Percy Wakefield

Personal information
- Full name: Percy Harold Wakefield
- Born: 3 September 1888 Pill, Somerset, England
- Died: 20 December 1973 (aged 85) Worcester, England
- Batting: Right-handed
- Bowling: Right-arm medium

Domestic team information
- 1922: Worcestershire
- Only FC: 7 June 1922 Worcestershire v Hampshire

Career statistics
| Competition | First-class |
| Matches | 1 |
| Runs scored | 8 |
| Batting average | 4.00 |
| 100s/50s | 0/0 |
| Top score | 8 |
| Balls bowled | 18 |
| Wickets | 0 |
| Bowling average | – |
| 5 wickets in innings | – |
| 10 wickets in match | – |
| Best bowling | – |
| Catches/stumpings | 1/– |
- Source: CricketArchive, 12 September 2007

= Percy Wakefield =

English cricketer

Percy Harold Wakefield (3 September 1888 - 20 December 1973) was an English first-class cricketer who played in one match for Worcestershire against Hampshire at New Road in 1922.
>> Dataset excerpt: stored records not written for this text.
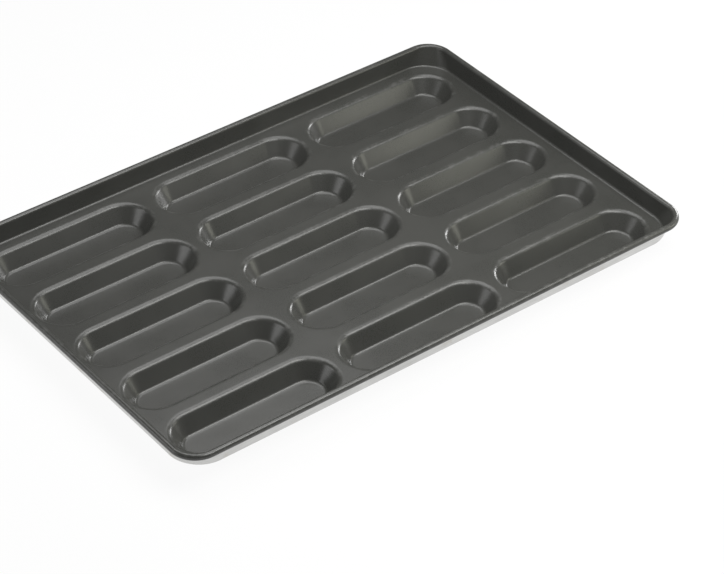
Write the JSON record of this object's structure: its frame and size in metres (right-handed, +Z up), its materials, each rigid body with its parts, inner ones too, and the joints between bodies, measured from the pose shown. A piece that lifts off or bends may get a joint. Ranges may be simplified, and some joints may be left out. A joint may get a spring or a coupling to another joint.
{
  "type": "baguette tray",
  "caption": "Flat rectangular baking tray pressed from coated steel sheet, with rows of long round-ended moulds and a raised rim rolled over a wire.",
  "frame": {"origin": "on the resting surface, under the centre of the tray", "axes": "+X along the tray's length and along each mould, +Y across the rows, +Z up out of the moulds"},
  "size_m": [0.6, 0.4, 0.0405],
  "materials": {
    "coated_sheet": "dark grey baked non-stick release coating, satin, on steel sheet",
    "wire_steel": "drawn galvanised steel wire, dull"
  },
  "bodies": {
    "root": {"deck_sheet": "coated_sheet", "rolled_rim": "coated_sheet", "rim_wire": "wire_steel", "mould_row1_column1": "coated_sheet", "mould_row1_column2": "coated_sheet", "mould_row1_column3": "coated_sheet", "mould_row2_column1": "coated_sheet", "mould_row2_column2": "coated_sheet", "mould_row2_column3": "coated_sheet", "mould_row3_column1": "coated_sheet", "mould_row3_column2": "coated_sheet", "mould_row3_column3": "coated_sheet", "mould_row4_column1": "coated_sheet", "mould_row4_column2": "coated_sheet", "mould_row4_column3": "coated_sheet", "mould_row5_column1": "coated_sheet", "mould_row5_column2": "coated_sheet", "mould_row5_column3": "coated_sheet"}
  },
  "joints": []
}
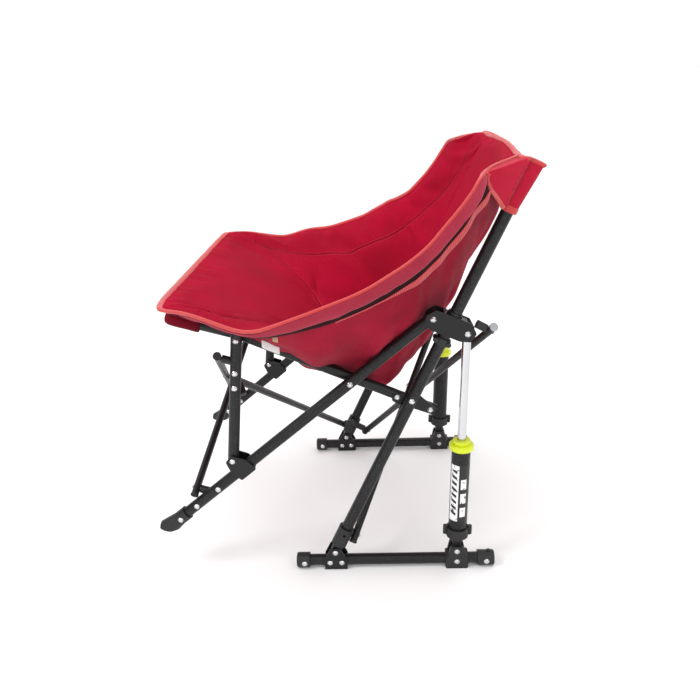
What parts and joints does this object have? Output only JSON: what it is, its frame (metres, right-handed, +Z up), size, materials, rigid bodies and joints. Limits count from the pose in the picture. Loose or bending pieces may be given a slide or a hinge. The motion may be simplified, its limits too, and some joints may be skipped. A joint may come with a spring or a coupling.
{
  "type": "camp rocking chair",
  "caption": "Folding camp chair with a padded bucket sling on a crossed-tube steel frame that rocks back on floor rails against sprung pistons.",
  "frame": {"origin": "middle of the footprint, on the floor", "axes": "+Z up, the chair faces -Y, +X is the sitter's left"},
  "size_m": [0.8254, 0.8099, 0.887],
  "materials": {
    "rivet_steel": "zinc-plated, domed",
    "chrome_rod": "hard chrome",
    "signal_collar": "bright yellow-green",
    "sling_fabric": "padded polyester, crimson",
    "pocket_fabric": "heavy polyester, dark red",
    "spring_steel": "oiled spring steel",
    "black_plastic": "fine matte",
    "cylinder_paint": "gloss black",
    "frame_paint": "satin black powder coat"
  },
  "bodies": {
    "base": {"base_rail_left": "frame_paint", "base_rail_right": "frame_paint", "piston_mount_left": "black_plastic", "piston_mount_right": "black_plastic", "rail_end_caps": "black_plastic", "rail_hinge_bracket_left": "frame_paint", "rail_hinge_bracket_right": "frame_paint", "rail_pins": "rivet_steel", "rail_rivets": "rivet_steel"},
    "frame": {"back_post_left": "frame_paint", "back_post_right": "frame_paint", "brace_end_plugs": "black_plastic", "brace_rivets": "rivet_steel", "front_brace_first": "frame_paint", "front_brace_knuckles": "black_plastic", "front_brace_second": "frame_paint", "front_pocket_left": "pocket_fabric", "front_pocket_right": "pocket_fabric", "front_post_left": "frame_paint", "front_post_right": "frame_paint", "front_post_rivets": "rivet_steel", "leg_foot_left": "black_plastic", "leg_foot_right": "black_plastic", "leg_rivets": "rivet_steel", "leg_sleeve_left": "frame_paint", "leg_sleeve_right": "frame_paint", "long_leg_left": "frame_paint", "long_leg_right": "frame_paint", "post_boot_left": "black_plastic", "post_boot_right": "black_plastic", "post_stop_collar": "black_plastic", "rear_brace_first": "frame_paint", "rear_brace_knuckles": "black_plastic", "rear_brace_second": "frame_paint", "seat_brace": "frame_paint", "seat_brace_knuckles": "black_plastic", "seat_hinge_plate": "frame_paint", "seat_rail_left": "frame_paint", "seat_rail_right": "frame_paint", "seat_rail_rivets": "rivet_steel", "seat_sling": "sling_fabric", "slide_bracket_left": "frame_paint", "slide_bracket_right": "frame_paint", "slide_bush": "black_plastic", "slide_rivets": "rivet_steel", "top_pocket_left": "pocket_fabric", "top_pocket_right": "pocket_fabric"},
    "cylinder_left": {"cylinder_base_left": "black_plastic", "spring_cylinder_left": "cylinder_paint", "cylinder_collar_left": "signal_collar", "piston_spring_left": "spring_steel"},
    "rod_left": {"piston_rod_left": "chrome_rod"},
    "cylinder_right": {"cylinder_base_right": "black_plastic", "spring_cylinder_right": "cylinder_paint", "cylinder_collar_right": "signal_collar", "piston_spring_right": "spring_steel"},
    "rod_right": {"piston_rod_right": "chrome_rod"}
  },
  "joints": [
    {"name": "rock", "type": "hinge", "parent": "base", "child": "frame", "pos_m": [0, -0.0187, 0.043], "axis": [-1, 0, 0], "range_deg": [0, 14], "stiffness_Nm_per_rad": 150, "springref_deg": -5.73},
    {"name": "cylinder_tilt_left", "type": "hinge", "parent": "base", "child": "cylinder_left", "pos_m": [0.28, 0.25, 0.043], "axis": [-1, 0, 0], "range_deg": [0, 15.4]},
    {"name": "rod_slide_left", "type": "slide", "parent": "cylinder_left", "child": "rod_left", "axis": [0, -0.0379, -0.9993], "range_m": [0, 0.06483], "deforming": ["piston_spring_left"]},
    {"name": "cylinder_tilt_right", "type": "hinge", "parent": "base", "child": "cylinder_right", "pos_m": [-0.28, 0.25, 0.043], "axis": [-1, 0, 0], "range_deg": [0, 15.4]},
    {"name": "rod_slide_right", "type": "slide", "parent": "cylinder_right", "child": "rod_right", "axis": [0, -0.0379, -0.9993], "range_m": [0, 0.06483], "deforming": ["piston_spring_right"]}
  ],
  "couplings": [
    {"joint": "cylinder_tilt_left", "follows": "rock", "ratio": 1.0965},
    {"joint": "rod_slide_left", "follows": "rock", "m_per_rad": 0.2641},
    {"joint": "cylinder_tilt_right", "follows": "rock", "ratio": 1.0965},
    {"joint": "rod_slide_right", "follows": "rock", "m_per_rad": 0.2641}
  ]
}
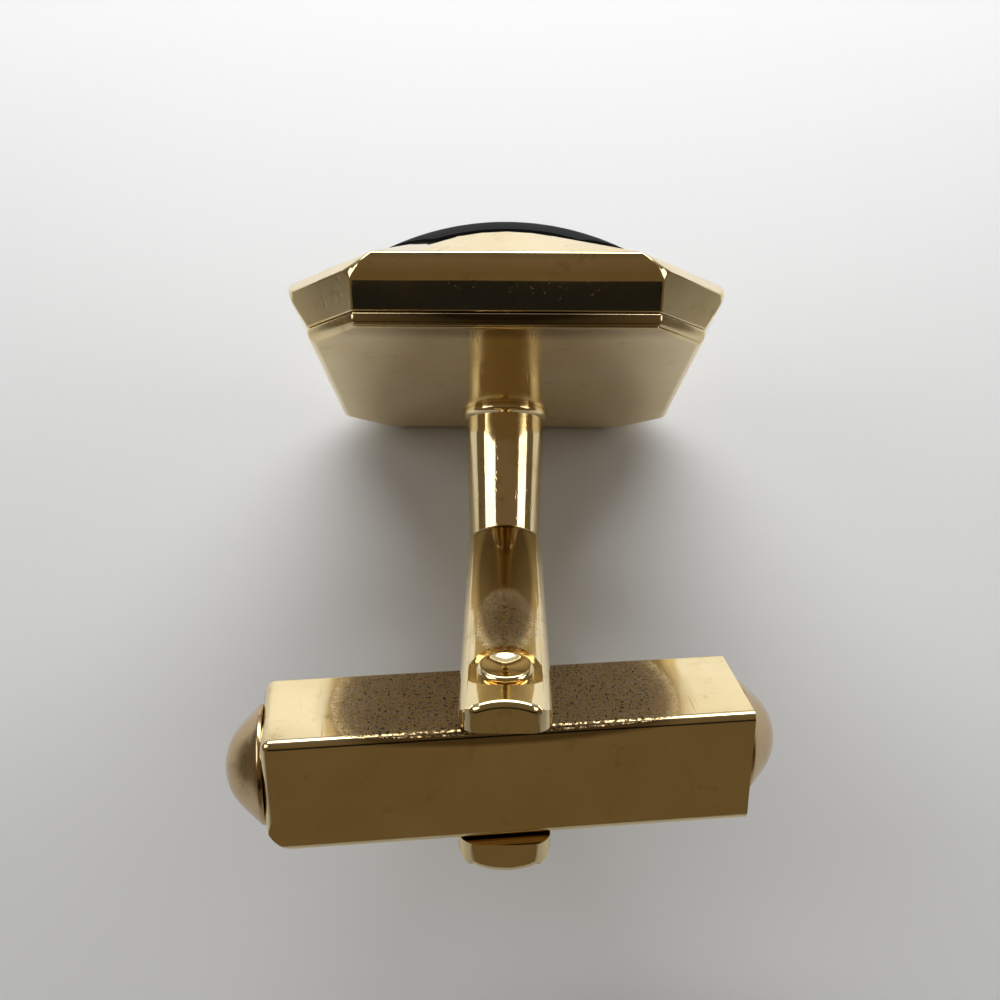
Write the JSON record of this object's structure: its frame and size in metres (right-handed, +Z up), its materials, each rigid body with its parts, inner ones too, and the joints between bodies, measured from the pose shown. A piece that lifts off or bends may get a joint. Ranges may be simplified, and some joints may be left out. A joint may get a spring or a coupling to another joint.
{
  "type": "cufflink",
  "caption": "Gold-tone cufflink with a square cut-corner head, a black domed stone, a cranked post and a swivelling square bar with domed ends.",
  "frame": {"origin": "on the surface that the cufflink rests on, under the middle of its bounding box", "axes": "+X to the right along the head's top edge, -Y from the head to the bar, +Z up"},
  "size_m": [0.0196, 0.0285, 0.0174],
  "materials": {
    "polished_gold": "polished gold plating, worn along the edges",
    "satin_gold": "satin gold plating with fine scratches",
    "black_stone": "polished black",
    "packing": "matt",
    "spring_steel": "bright rolled strip"
  },
  "bodies": {
    "head": {"front_shell": "polished_gold", "stone": "black_stone", "stone_bed": "packing", "back_plate": "satin_gold", "post_stem": "polished_gold", "fork": "polished_gold", "pivot_pin": "polished_gold"},
    "bar": {"bar_sleeve": "polished_gold", "left_end_cap": "polished_gold", "right_end_cap": "polished_gold", "detent_spring": "spring_steel"}
  },
  "joints": [
    {"name": "bar_swivel", "type": "hinge", "parent": "head", "child": "bar", "pos_m": [0, -0.01002, 0.01194], "axis": [0, 0.6792, 0.7339], "continuous": true}
  ]
}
In a game most notable for Phil Mead's exploits for Hampshire — he scored 235 and shared in a last-wicket stand of 127 with Stuart Boyes — Wakefield's own contribution was minimal: he scored 0 and 8, sent down three wicketless overs, and held a catch to dismiss Hampshire captain Lord Tennyson.